Once eligibility is determined for assistance under the Funeral & Burial Program, the Last Post Fund will provide money for funeral expenses and professional services (up to $7,376 at the Funeral Home). In addition, the cost of cremation, burial expenses such as a plot and interment may be covered. Last Post Fund may also assist by arranging a military gravestone or marker as part of the benefit package for accepted cases. Applications should be made within one year of the date of death of the Veteran.

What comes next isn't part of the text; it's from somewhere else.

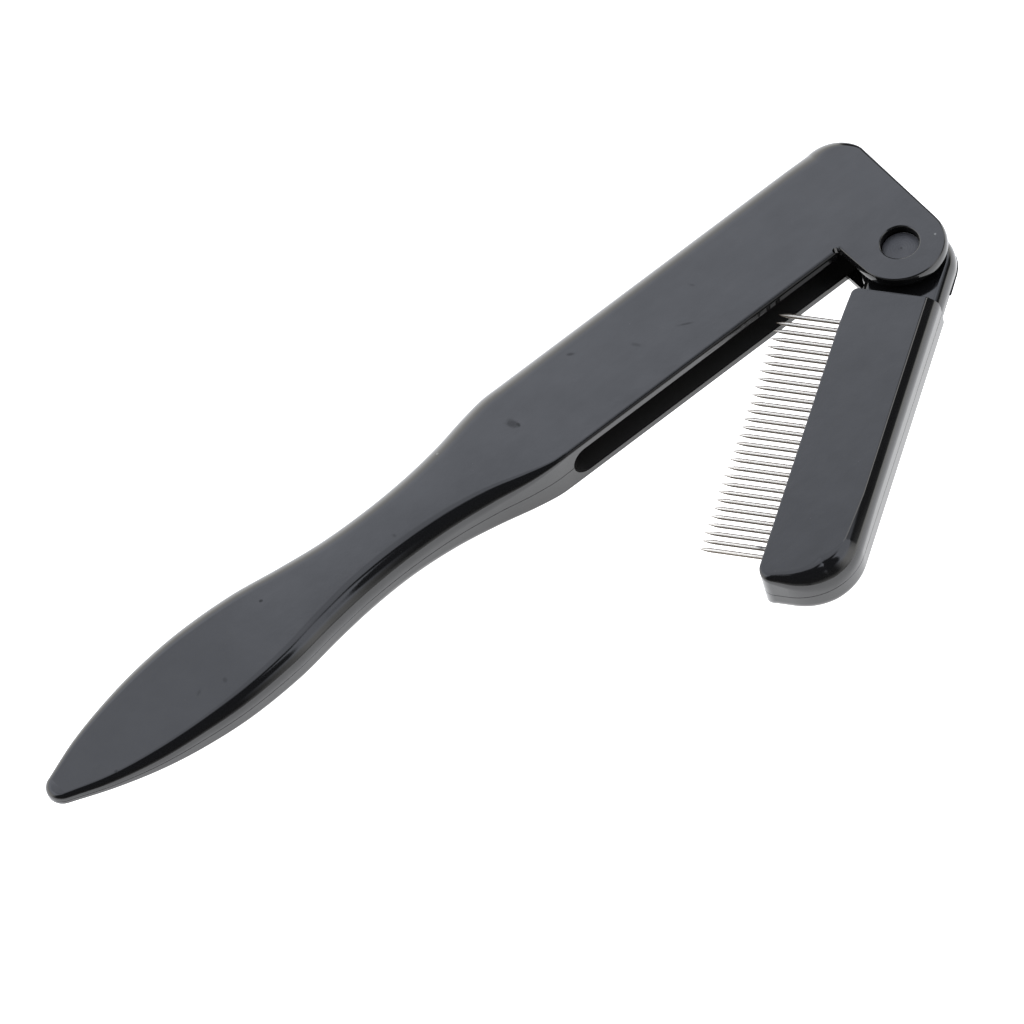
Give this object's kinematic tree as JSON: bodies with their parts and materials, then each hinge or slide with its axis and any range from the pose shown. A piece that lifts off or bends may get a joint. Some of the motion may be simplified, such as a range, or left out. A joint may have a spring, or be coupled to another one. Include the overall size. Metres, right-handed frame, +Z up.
{
  "type": "folding eyelash comb",
  "caption": "Slim folding eyelash comb: a leaf-tailed plastic handle with a slotted case, and a pivoting arm of fine steel pins that folds into the slot.",
  "frame": {"origin": "on the pivot axis, in the flat underside that the comb lies on", "axes": "+X along the handle towards its head, +Y towards the closed back of the case, +Z up, along the pivot axis"},
  "size_m": [0.1332, 0.0538, 0.0066],
  "materials": {
    "handle_plastic": "glossy black moulded plastic",
    "pivot_plastic": "semi-gloss black moulded plastic",
    "arm_plastic": "glossy black moulded plastic",
    "pin_steel": "drawn steel wire, ground to a point"
  },
  "bodies": {
    "handle": {"handle": "handle_plastic", "pivot_pin": "pivot_plastic"},
    "comb": {"comb_arm": "arm_plastic", "comb_pin_01": "pin_steel", "comb_pin_02": "pin_steel", "comb_pin_03": "pin_steel", "comb_pin_04": "pin_steel", "comb_pin_05": "pin_steel", "comb_pin_06": "pin_steel", "comb_pin_07": "pin_steel", "comb_pin_08": "pin_steel", "comb_pin_09": "pin_steel", "comb_pin_10": "pin_steel", "comb_pin_11": "pin_steel", "comb_pin_12": "pin_steel", "comb_pin_13": "pin_steel", "comb_pin_14": "pin_steel", "comb_pin_15": "pin_steel", "comb_pin_16": "pin_steel", "comb_pin_17": "pin_steel", "comb_pin_18": "pin_steel", "comb_pin_19": "pin_steel", "comb_pin_20": "pin_steel", "comb_pin_21": "pin_steel", "comb_pin_22": "pin_steel", "comb_pin_23": "pin_steel", "comb_pin_24": "pin_steel", "comb_pin_25": "pin_steel", "comb_pin_26": "pin_steel", "comb_pin_27": "pin_steel", "comb_pin_28": "pin_steel", "comb_pin_29": "pin_steel", "comb_pin_30": "pin_steel"}
  },
  "joints": [
    {"name": "comb_fold", "type": "hinge", "parent": "handle", "child": "comb", "pos_m": [0, 0, 0.0033], "axis": [0, 0, 1], "range_deg": [-35.5, 144.5]}
  ]
}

==Unmarked Grave Program==
The Last Post Fund delivers an Unmarked Grave Program (UGP) which places military-style gravestones for Veterans who have been deceased for five years or more and have no other permanent gravestone. There is no financial qualification for the Unmarked Grave Program.

==Budget and Allocation==
The Last Post Fund is financed through Veterans Affairs Canada and through private donations. For 2012/2013 the Last Post Fund had a budget of $9.5 million, of which it spent $8.6 million. The 2013 Canadian federal budget increased the amount of money one would receive for expenses at a funeral home (from $3600 to $7376), however the exemption offered in the case of married Veterans (in the means test) was not changed, remaining at $36,310 in net assets (as well as the exemption of a home and vehicle). With the number of World War II and Korean War veterans steadily decreasing, the fund will be spending less money annually.